Exercise aim ▸
Your task is to give the number of lines in the listing that include "finishes", and nothing else.
Begin
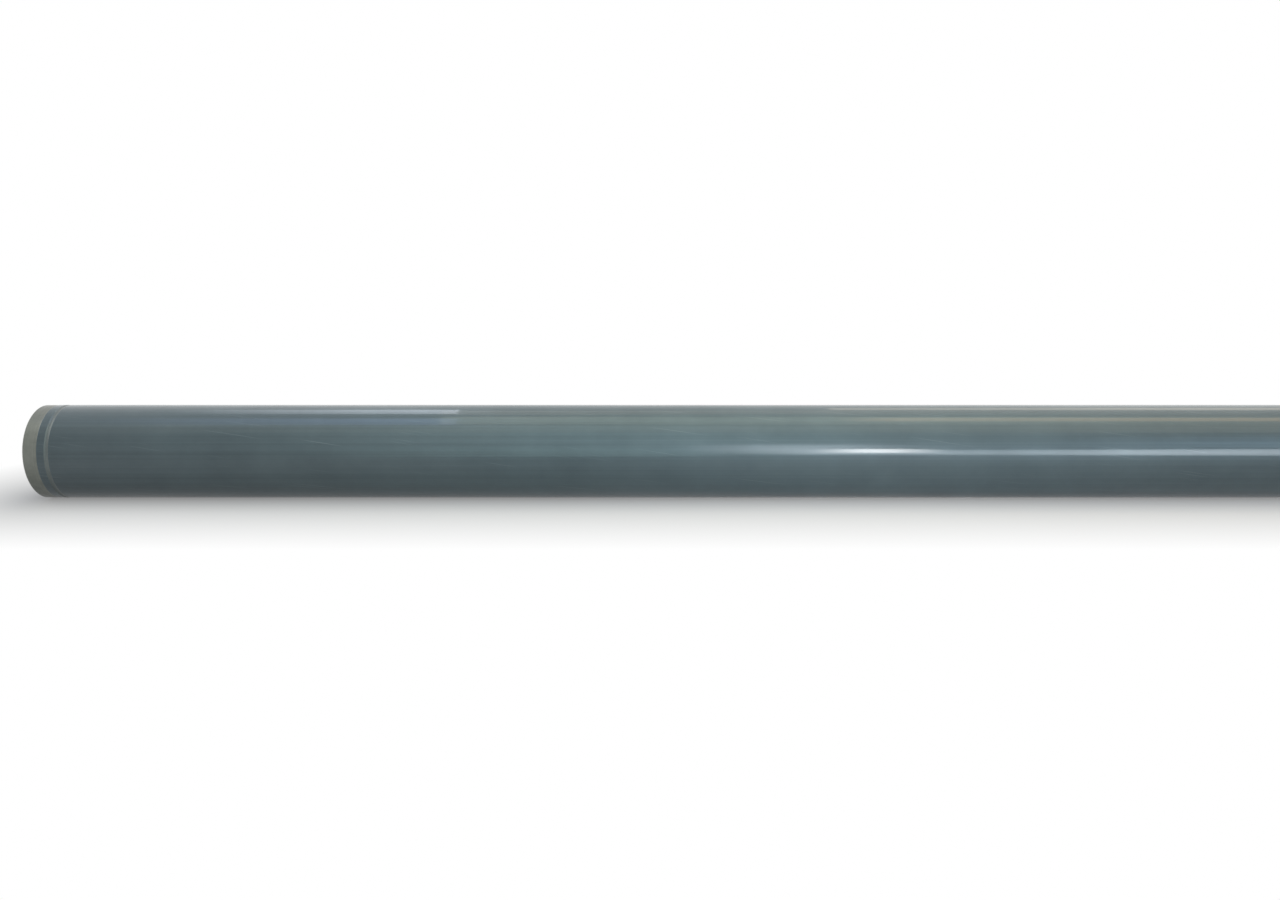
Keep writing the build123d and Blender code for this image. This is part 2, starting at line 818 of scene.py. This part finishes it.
    def turning_tree(self) -> NodeTree:
        """Builds the node tree that turns a section round the X axis.

        Returns:
            Geometry tree with the inputs Section, Segments, Seam and one for each finish.
        """
        tree = bpy.data.node_groups.new("turn_section", "GeometryNodeTree")
        face = tree.interface
        kinds = {"Section": "Geometry", "Segments": "Int", "Seam": "Float"}
        kinds |= {zone.name: "Material" for zone in Zone}
        for name, kind in kinds.items():
            face.new_socket(name, in_out="INPUT", socket_type="NodeSocket" + kind)
        face.new_socket("Tube", in_out="OUTPUT", socket_type="NodeSocketGeometry")
        given = add_node(tree, "NodeGroupInput").outputs

        count = add_node(
            tree, "GeometryNodeAttributeDomainSize", {0: given["Section"]}, component="MESH"
        ).outputs["Point Count"]
        rings = add_node(tree, "ShaderNodeMath", {0: count, 1: 1.0}, operation="ADD").outputs[0]
        seats = add_node(
            tree, "ShaderNodeMath", {0: given["Segments"], 1: 1.0}, operation="ADD"
        ).outputs[0]
        sheet = add_node(
            tree, "GeometryNodeMeshGrid", {"Vertices X": rings, "Vertices Y": seats}
        ).outputs["Mesh"]

        index = add_node(tree, "GeometryNodeInputIndex").outputs[0]
        ring = add_node(
            tree, "FunctionNodeIntegerMath", {0: index, 1: seats}, operation="DIVIDE_FLOOR"
        ).outputs[0]
        ring_wrapped = add_node(
            tree, "FunctionNodeIntegerMath", {0: ring, 1: count}, operation="MODULO"
        ).outputs[0]
        seat = add_node(
            tree, "FunctionNodeIntegerMath", {0: index, 1: seats}, operation="MODULO"
        ).outputs[0]
        turn_share = add_node(
            tree, "ShaderNodeMath", {0: seat, 1: given["Segments"]}, operation="DIVIDE"
        ).outputs[0]
        angle = add_node(
            tree, "ShaderNodeMath", {0: turn_share, 1: math.tau}, operation="MULTIPLY"
        ).outputs[0]
        position = add_node(tree, "GeometryNodeInputPosition").outputs[0]
        spot = add_node(
            tree, "GeometryNodeSampleIndex",
            {"Geometry": given["Section"], "Value": position, "Index": ring_wrapped},
            data_type="FLOAT_VECTOR", domain="POINT",
        ).outputs[0]
        turned = add_node(
            tree, "ShaderNodeVectorRotate", {"Vector": spot, "Angle": angle}, rotation_type="X_AXIS"
        ).outputs[0]
        wall = add_node(
            tree, "GeometryNodeSetPosition", {"Geometry": sheet, "Position": turned}
        ).outputs[0]

        strip = add_node(
            tree, "FunctionNodeIntegerMath", {0: index, 1: given["Segments"]},
            operation="DIVIDE_FLOOR",
        ).outputs[0]
        zone_read = add_node(
            tree, "GeometryNodeInputNamedAttribute", {"Name": "zone"}, data_type="INT"
        ).outputs[0]
        zone_here = add_node(
            tree, "GeometryNodeSampleIndex",
            {"Geometry": given["Section"], "Value": zone_read, "Index": strip},
            data_type="INT", domain="POINT",
        ).outputs[0]
        marked = add_node(
            tree, "GeometryNodeStoreNamedAttribute",
            {"Geometry": wall, "Name": "zone", "Value": zone_here}, data_type="INT", domain="FACE",
        ).outputs[0]
        closed = add_node(
            tree, "GeometryNodeMergeByDistance", {"Geometry": marked, "Distance": given["Seam"]}
        ).outputs[0]
        smooth = add_node(tree, "GeometryNodeSetShadeSmooth", {"Geometry": closed}).outputs[0]
        solid = add_node(tree, "GeometryNodeRealizeInstances", {"Geometry": smooth}).outputs[0]
        # Every face starts as drawn skin, and the other zones are picked out of it
        for zone in Zone:
            inputs = {"Geometry": solid, "Material": given[zone.name]}
            if zone is not Zone.DRAWN:
                inputs["Selection"] = add_node(
                    tree, "FunctionNodeCompare", {2: zone_read, 3: zone.value},
                    data_type="INT", operation="EQUAL",
                ).outputs[0]
            solid = add_node(tree, "GeometryNodeSetMaterial", inputs).outputs[0]
        add_node(tree, "NodeGroupOutput", {"Tube": solid})
        return tree

    def build(self) -> Object:
        """Turns the section into the tube's finished mesh.

        Returns:
            The tube's object, at the origin, with its materials.
        """
        blank = add_object("tube_blank", self.section_mesh())
        tree = self.turning_tree()
        modifier = blank.modifiers.new("turning", "NODES")
        modifier.node_group = tree
        sockets = {s.name: s.identifier for s in tree.interface.items_tree if s.in_out == "INPUT"}
        modifier[sockets["Segments"]] = self.segments
        modifier[sockets["Seam"]] = self.seam
        for zone in Zone:
            modifier[sockets[zone.name]] = self.finishes[zone]
        graph = bpy.context.evaluated_depsgraph_get()
        mesh = bpy.data.meshes.new_from_object(blank.evaluated_get(graph), depsgraph=graph)
        bpy.data.objects.remove(blank)
        mesh.name = "cylinder_tube"
        # The node that makes the sheet leaves an empty first slot, which no face uses
        if mesh.materials[0] is None:
            mesh.materials.pop(index=0)
        tube = add_object("cylinder_tube", mesh)
        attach(tube, "root")
        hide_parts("tube")
        return tube


# Camera and light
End
Exercise solution ▸
2